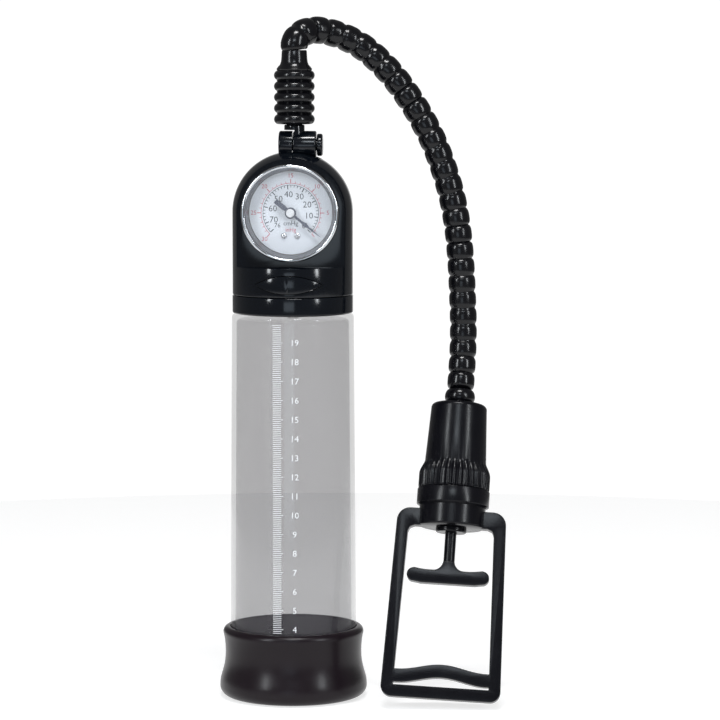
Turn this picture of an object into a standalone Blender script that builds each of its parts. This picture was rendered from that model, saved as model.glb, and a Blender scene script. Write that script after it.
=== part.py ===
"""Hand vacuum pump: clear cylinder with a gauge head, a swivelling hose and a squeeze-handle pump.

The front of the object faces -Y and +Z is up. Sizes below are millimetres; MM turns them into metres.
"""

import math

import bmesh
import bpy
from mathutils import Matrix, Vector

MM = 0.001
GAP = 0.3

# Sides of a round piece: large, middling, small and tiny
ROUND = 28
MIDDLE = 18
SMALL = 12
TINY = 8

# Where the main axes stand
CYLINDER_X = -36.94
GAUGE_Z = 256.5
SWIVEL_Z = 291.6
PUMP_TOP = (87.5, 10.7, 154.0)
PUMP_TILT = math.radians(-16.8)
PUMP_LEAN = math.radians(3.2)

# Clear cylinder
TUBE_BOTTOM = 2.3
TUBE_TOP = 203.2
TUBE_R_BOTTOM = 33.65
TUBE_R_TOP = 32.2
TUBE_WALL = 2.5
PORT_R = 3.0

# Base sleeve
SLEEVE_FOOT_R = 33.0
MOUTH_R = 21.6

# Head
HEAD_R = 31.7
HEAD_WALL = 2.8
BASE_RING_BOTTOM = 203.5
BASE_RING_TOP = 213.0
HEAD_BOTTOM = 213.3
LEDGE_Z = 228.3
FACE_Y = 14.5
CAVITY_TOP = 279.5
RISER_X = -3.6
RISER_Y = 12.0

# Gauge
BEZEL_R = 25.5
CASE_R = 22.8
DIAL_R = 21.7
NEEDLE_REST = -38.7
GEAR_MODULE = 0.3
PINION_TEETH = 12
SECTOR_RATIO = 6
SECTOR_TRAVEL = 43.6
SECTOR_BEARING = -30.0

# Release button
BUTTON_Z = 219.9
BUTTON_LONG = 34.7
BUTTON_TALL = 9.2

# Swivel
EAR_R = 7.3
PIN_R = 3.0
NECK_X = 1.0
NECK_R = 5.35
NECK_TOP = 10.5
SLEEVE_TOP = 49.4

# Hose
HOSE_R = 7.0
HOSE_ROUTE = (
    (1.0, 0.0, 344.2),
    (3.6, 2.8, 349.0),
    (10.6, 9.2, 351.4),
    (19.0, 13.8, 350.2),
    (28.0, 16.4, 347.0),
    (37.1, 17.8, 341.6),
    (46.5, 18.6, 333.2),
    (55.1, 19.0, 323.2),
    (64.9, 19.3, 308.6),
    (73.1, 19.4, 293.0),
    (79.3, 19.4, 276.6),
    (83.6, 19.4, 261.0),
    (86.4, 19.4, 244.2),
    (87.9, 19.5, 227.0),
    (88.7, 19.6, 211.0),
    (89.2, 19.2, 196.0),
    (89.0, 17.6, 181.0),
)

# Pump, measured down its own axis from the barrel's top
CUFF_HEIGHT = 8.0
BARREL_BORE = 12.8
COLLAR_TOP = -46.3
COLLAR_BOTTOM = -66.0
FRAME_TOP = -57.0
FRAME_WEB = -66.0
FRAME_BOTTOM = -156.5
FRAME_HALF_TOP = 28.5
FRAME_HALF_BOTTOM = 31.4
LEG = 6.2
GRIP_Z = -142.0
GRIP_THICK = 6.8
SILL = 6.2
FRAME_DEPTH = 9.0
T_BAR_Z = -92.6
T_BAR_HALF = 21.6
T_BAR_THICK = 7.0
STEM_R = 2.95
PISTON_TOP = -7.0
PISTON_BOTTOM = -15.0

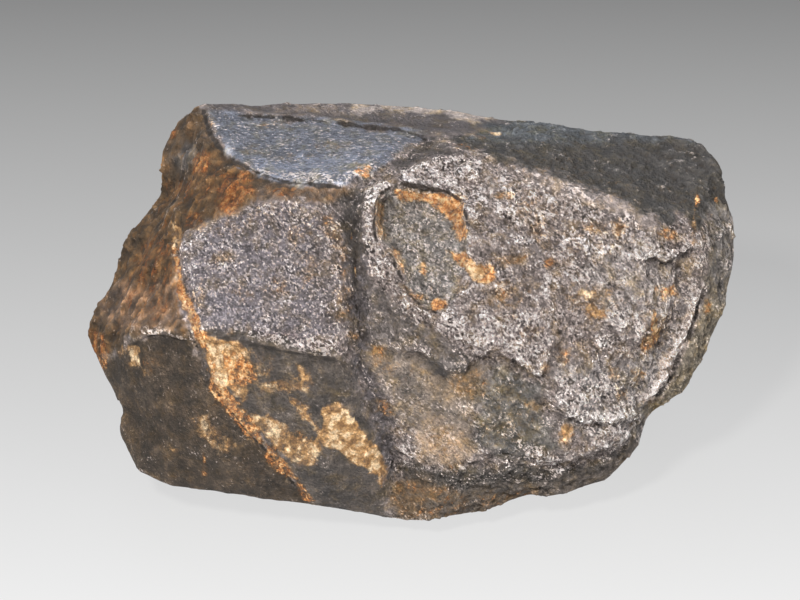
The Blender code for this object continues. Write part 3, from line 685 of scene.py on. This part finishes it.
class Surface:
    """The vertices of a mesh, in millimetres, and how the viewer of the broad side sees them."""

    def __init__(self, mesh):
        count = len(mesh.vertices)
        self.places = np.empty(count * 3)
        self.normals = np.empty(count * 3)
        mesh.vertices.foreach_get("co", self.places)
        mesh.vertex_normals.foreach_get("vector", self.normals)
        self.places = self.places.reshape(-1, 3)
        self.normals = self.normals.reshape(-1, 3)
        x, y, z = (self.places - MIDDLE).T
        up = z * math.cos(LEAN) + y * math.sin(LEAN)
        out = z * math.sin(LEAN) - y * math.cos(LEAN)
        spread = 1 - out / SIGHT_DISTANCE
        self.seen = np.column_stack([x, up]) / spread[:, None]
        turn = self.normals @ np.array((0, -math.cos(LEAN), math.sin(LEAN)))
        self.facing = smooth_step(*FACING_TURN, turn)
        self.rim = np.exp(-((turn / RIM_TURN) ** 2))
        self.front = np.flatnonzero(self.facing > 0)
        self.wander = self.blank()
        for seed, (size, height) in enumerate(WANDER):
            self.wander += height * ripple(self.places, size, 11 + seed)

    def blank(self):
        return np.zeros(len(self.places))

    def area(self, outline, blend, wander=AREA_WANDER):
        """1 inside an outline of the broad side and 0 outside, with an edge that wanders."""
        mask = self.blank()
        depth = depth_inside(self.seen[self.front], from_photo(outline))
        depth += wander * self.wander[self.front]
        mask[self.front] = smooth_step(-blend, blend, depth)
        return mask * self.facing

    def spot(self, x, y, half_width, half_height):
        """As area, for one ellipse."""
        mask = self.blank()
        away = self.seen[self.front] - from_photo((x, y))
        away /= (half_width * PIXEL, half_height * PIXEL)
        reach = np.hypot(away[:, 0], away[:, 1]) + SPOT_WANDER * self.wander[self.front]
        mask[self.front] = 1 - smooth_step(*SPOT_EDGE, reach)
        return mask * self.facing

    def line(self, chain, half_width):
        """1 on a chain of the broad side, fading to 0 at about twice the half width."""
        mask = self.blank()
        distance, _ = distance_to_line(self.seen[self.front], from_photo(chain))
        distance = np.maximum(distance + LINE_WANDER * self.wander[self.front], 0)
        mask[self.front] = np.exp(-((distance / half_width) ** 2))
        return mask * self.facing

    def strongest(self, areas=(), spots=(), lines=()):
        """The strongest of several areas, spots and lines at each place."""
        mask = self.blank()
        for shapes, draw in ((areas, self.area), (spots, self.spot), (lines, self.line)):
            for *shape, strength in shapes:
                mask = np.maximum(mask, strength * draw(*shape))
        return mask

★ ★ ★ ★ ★

Write out every line from the records above, word for word.

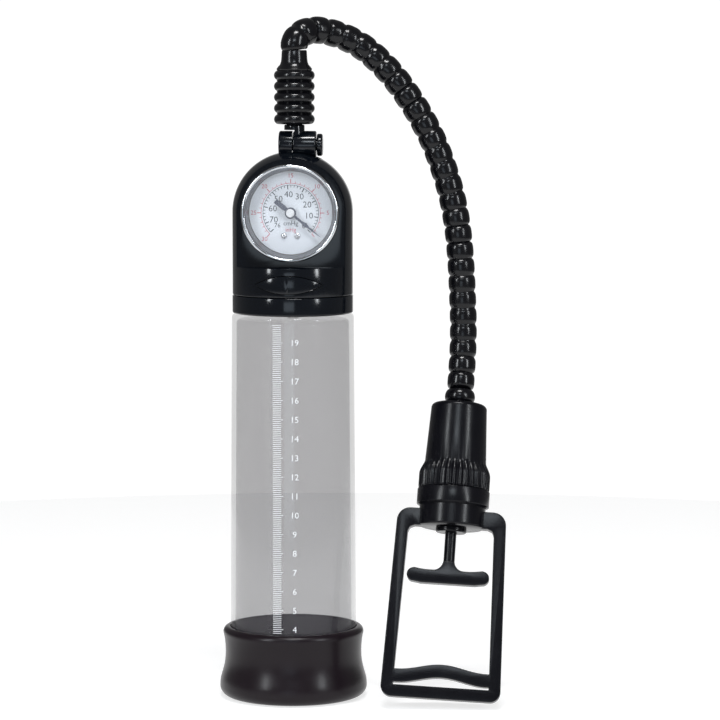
Turn this picture of an object into a standalone Blender script that builds each of its parts. This picture was rendered from that model, saved as model.glb, and a Blender scene script. Write that script after it.
=== part.py ===
"""Hand vacuum pump: clear cylinder with a gauge head, a swivelling hose and a squeeze-handle pump.

The front of the object faces -Y and +Z is up. Sizes below are millimetres; MM turns them into metres.
"""

import math

import bmesh
import bpy
from mathutils import Matrix, Vector

MM = 0.001
GAP = 0.3

# Sides of a round piece: large, middling, small and tiny
ROUND = 28
MIDDLE = 18
SMALL = 12
TINY = 8

# Where the main axes stand
CYLINDER_X = -36.94
GAUGE_Z = 256.5
SWIVEL_Z = 291.6
PUMP_TOP = (87.5, 10.7, 154.0)
PUMP_TILT = math.radians(-16.8)
PUMP_LEAN = math.radians(3.2)

# Clear cylinder
TUBE_BOTTOM = 2.3
TUBE_TOP = 203.2
TUBE_R_BOTTOM = 33.65
TUBE_R_TOP = 32.2
TUBE_WALL = 2.5
PORT_R = 3.0

# Base sleeve
SLEEVE_FOOT_R = 33.0
MOUTH_R = 21.6

# Head
HEAD_R = 31.7
HEAD_WALL = 2.8
BASE_RING_BOTTOM = 203.5
BASE_RING_TOP = 213.0
HEAD_BOTTOM = 213.3
LEDGE_Z = 228.3
FACE_Y = 14.5
CAVITY_TOP = 279.5
RISER_X = -3.6
RISER_Y = 12.0

# Gauge
BEZEL_R = 25.5
CASE_R = 22.8
DIAL_R = 21.7
NEEDLE_REST = -38.7
GEAR_MODULE = 0.3
PINION_TEETH = 12
SECTOR_RATIO = 6
SECTOR_TRAVEL = 43.6
SECTOR_BEARING = -30.0

# Release button
BUTTON_Z = 219.9
BUTTON_LONG = 34.7
BUTTON_TALL = 9.2

# Swivel
EAR_R = 7.3
PIN_R = 3.0
NECK_X = 1.0
NECK_R = 5.35
NECK_TOP = 10.5
SLEEVE_TOP = 49.4

# Hose
HOSE_R = 7.0
HOSE_ROUTE = (
    (1.0, 0.0, 344.2),
    (3.6, 2.8, 349.0),
    (10.6, 9.2, 351.4),
    (19.0, 13.8, 350.2),
    (28.0, 16.4, 347.0),
    (37.1, 17.8, 341.6),
    (46.5, 18.6, 333.2),
    (55.1, 19.0, 323.2),
    (64.9, 19.3, 308.6),
    (73.1, 19.4, 293.0),
    (79.3, 19.4, 276.6),
    (83.6, 19.4, 261.0),
    (86.4, 19.4, 244.2),
    (87.9, 19.5, 227.0),
    (88.7, 19.6, 211.0),
    (89.2, 19.2, 196.0),
    (89.0, 17.6, 181.0),
)

# Pump, measured down its own axis from the barrel's top
CUFF_HEIGHT = 8.0
BARREL_BORE = 12.8
COLLAR_TOP = -46.3
COLLAR_BOTTOM = -66.0
FRAME_TOP = -57.0
FRAME_WEB = -66.0
FRAME_BOTTOM = -156.5
FRAME_HALF_TOP = 28.5
FRAME_HALF_BOTTOM = 31.4
LEG = 6.2
GRIP_Z = -142.0
GRIP_THICK = 6.8
SILL = 6.2
FRAME_DEPTH = 9.0
T_BAR_Z = -92.6
T_BAR_HALF = 21.6
T_BAR_THICK = 7.0
STEM_R = 2.95
PISTON_TOP = -7.0
PISTON_BOTTOM = -15.0

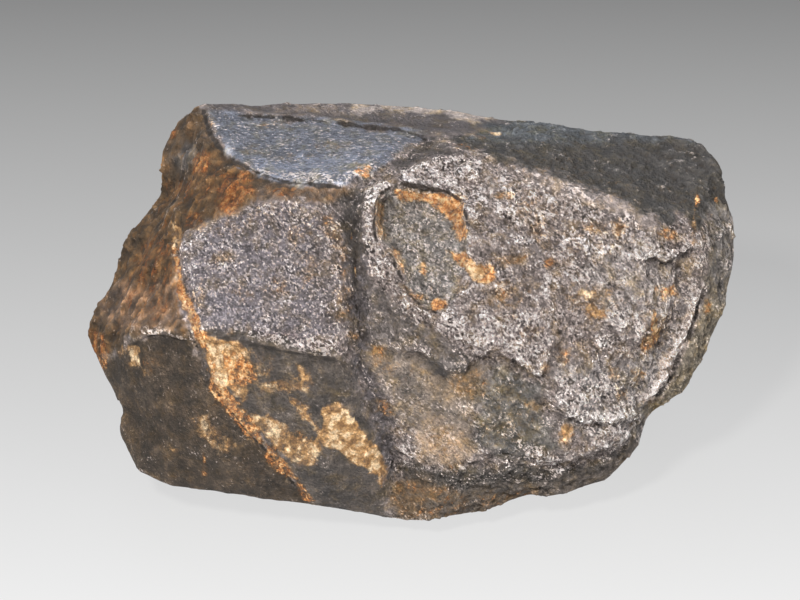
The Blender code for this object continues. Write part 3, from line 685 of scene.py on. This part finishes it.
class Surface:
    """The vertices of a mesh, in millimetres, and how the viewer of the broad side sees them."""

    def __init__(self, mesh):
        count = len(mesh.vertices)
        self.places = np.empty(count * 3)
        self.normals = np.empty(count * 3)
        mesh.vertices.foreach_get("co", self.places)
        mesh.vertex_normals.foreach_get("vector", self.normals)
        self.places = self.places.reshape(-1, 3)
        self.normals = self.normals.reshape(-1, 3)
        x, y, z = (self.places - MIDDLE).T
        up = z * math.cos(LEAN) + y * math.sin(LEAN)
        out = z * math.sin(LEAN) - y * math.cos(LEAN)
        spread = 1 - out / SIGHT_DISTANCE
        self.seen = np.column_stack([x, up]) / spread[:, None]
        turn = self.normals @ np.array((0, -math.cos(LEAN), math.sin(LEAN)))
        self.facing = smooth_step(*FACING_TURN, turn)
        self.rim = np.exp(-((turn / RIM_TURN) ** 2))
        self.front = np.flatnonzero(self.facing > 0)
        self.wander = self.blank()
        for seed, (size, height) in enumerate(WANDER):
            self.wander += height * ripple(self.places, size, 11 + seed)

    def blank(self):
        return np.zeros(len(self.places))

    def area(self, outline, blend, wander=AREA_WANDER):
        """1 inside an outline of the broad side and 0 outside, with an edge that wanders."""
        mask = self.blank()
        depth = depth_inside(self.seen[self.front], from_photo(outline))
        depth += wander * self.wander[self.front]
        mask[self.front] = smooth_step(-blend, blend, depth)
        return mask * self.facing

    def spot(self, x, y, half_width, half_height):
        """As area, for one ellipse."""
        mask = self.blank()
        away = self.seen[self.front] - from_photo((x, y))
        away /= (half_width * PIXEL, half_height * PIXEL)
        reach = np.hypot(away[:, 0], away[:, 1]) + SPOT_WANDER * self.wander[self.front]
        mask[self.front] = 1 - smooth_step(*SPOT_EDGE, reach)
        return mask * self.facing

    def line(self, chain, half_width):
        """1 on a chain of the broad side, fading to 0 at about twice the half width."""
        mask = self.blank()
        distance, _ = distance_to_line(self.seen[self.front], from_photo(chain))
        distance = np.maximum(distance + LINE_WANDER * self.wander[self.front], 0)
        mask[self.front] = np.exp(-((distance / half_width) ** 2))
        return mask * self.facing

    def strongest(self, areas=(), spots=(), lines=()):
        """The strongest of several areas, spots and lines at each place."""
        mask = self.blank()
        for shapes, draw in ((areas, self.area), (spots, self.spot), (lines, self.line)):
            for *shape, strength in shapes:
                mask = np.maximum(mask, strength * draw(*shape))
        return mask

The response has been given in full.